Reconstruction Filter - Image Processing

Image Processing

In image processing, digital reconstruction filters are used both to recreate images from samples as in medical imaging and for resampling. A number of comparisons have been made, by various criteria; one observation is that reconstruction can be improved if the derivative of the signal is also known, in addition to the amplitude, and conversely that also performing derivative reconstruction can improve signal reconstruction methods.

Resampling may be referred to as decimation or interpolation, accordingly as the sampling rate decreases or increases – as in sampling and reconstruction generally, the same criteria generally apply in both cases, and thus the same filter can be used.

For resampling, in principle the analog image is reconstructed, then sampled, and this is necessary for general changes in resolution.
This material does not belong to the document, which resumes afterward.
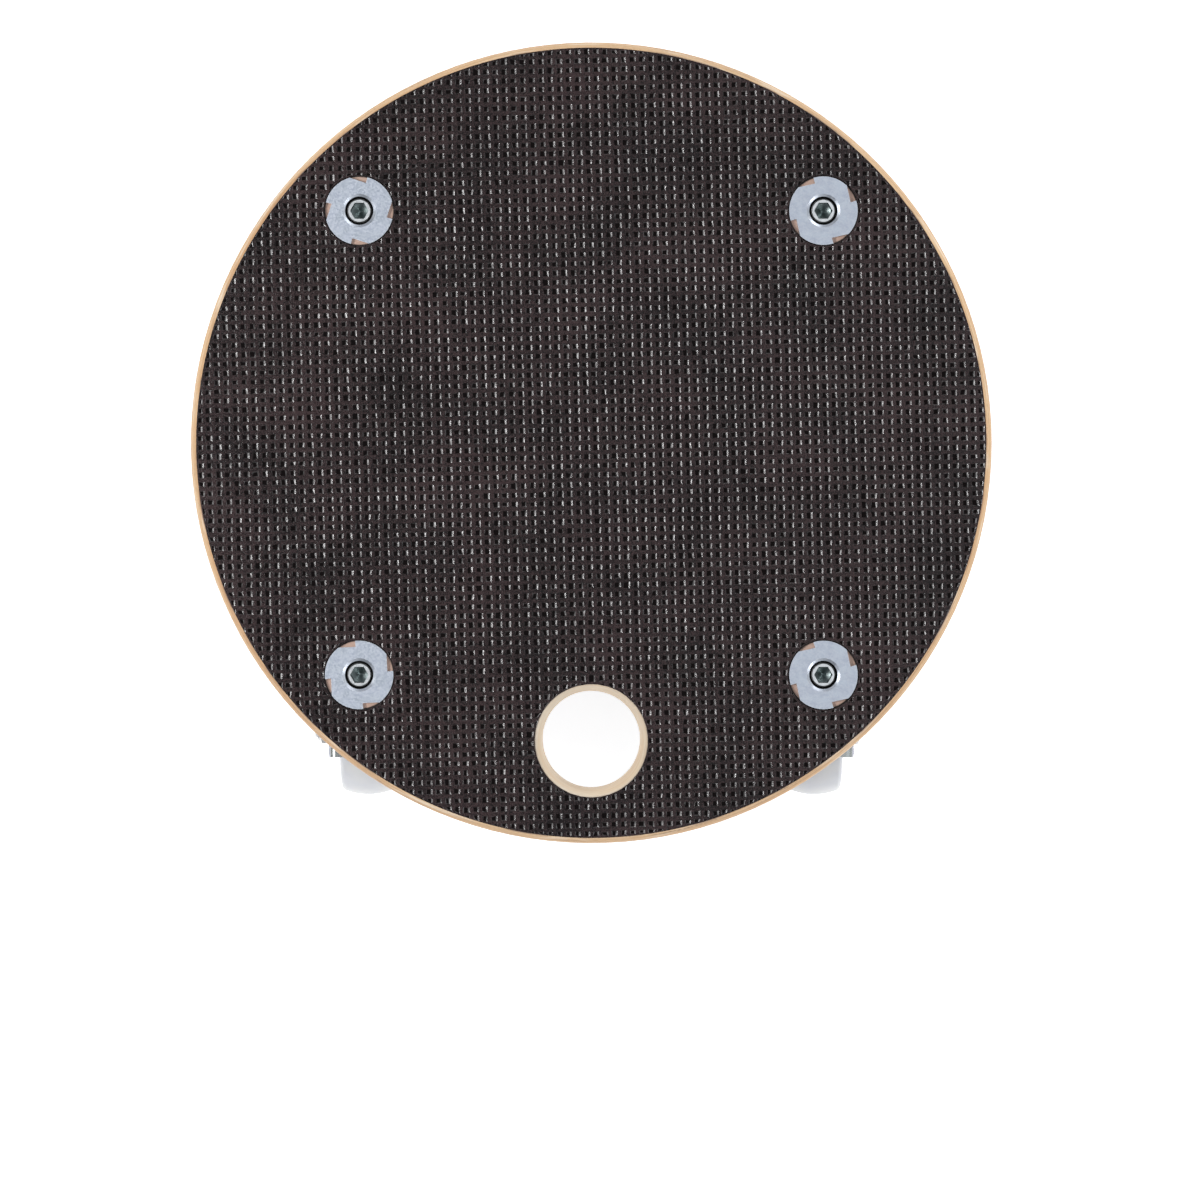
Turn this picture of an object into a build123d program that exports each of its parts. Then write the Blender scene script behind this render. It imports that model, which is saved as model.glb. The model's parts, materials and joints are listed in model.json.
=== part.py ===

For integer ratios of sampling rate, one may simplify by sampling the impulse response of the continuous reconstruction filter to produce a discrete resampling filter, then using the discrete resampling filter to directly resample the image. For decimation by an integer amount, only a single sampled filter is necessary; for interpolation by an integer amount, different samplings are needed for different phases – for instance, if one is upsampling by a factor of 4, then one sampled filter is used for the half-way point, while a different sampled filter is used for the point 1/4 of the way from one point to another.

A subtlety in image processing is that (linear) signal processing assumes linear luminance – that doubling a pixel value doubles the luminance of the output. However, images are frequently gamma encoded, notably in the sRGB color space, so luminance is not linear. Thus to apply a linear filter, one must first gamma decode the values – and if resampling, one must gamma decode, resample, then gamma encode.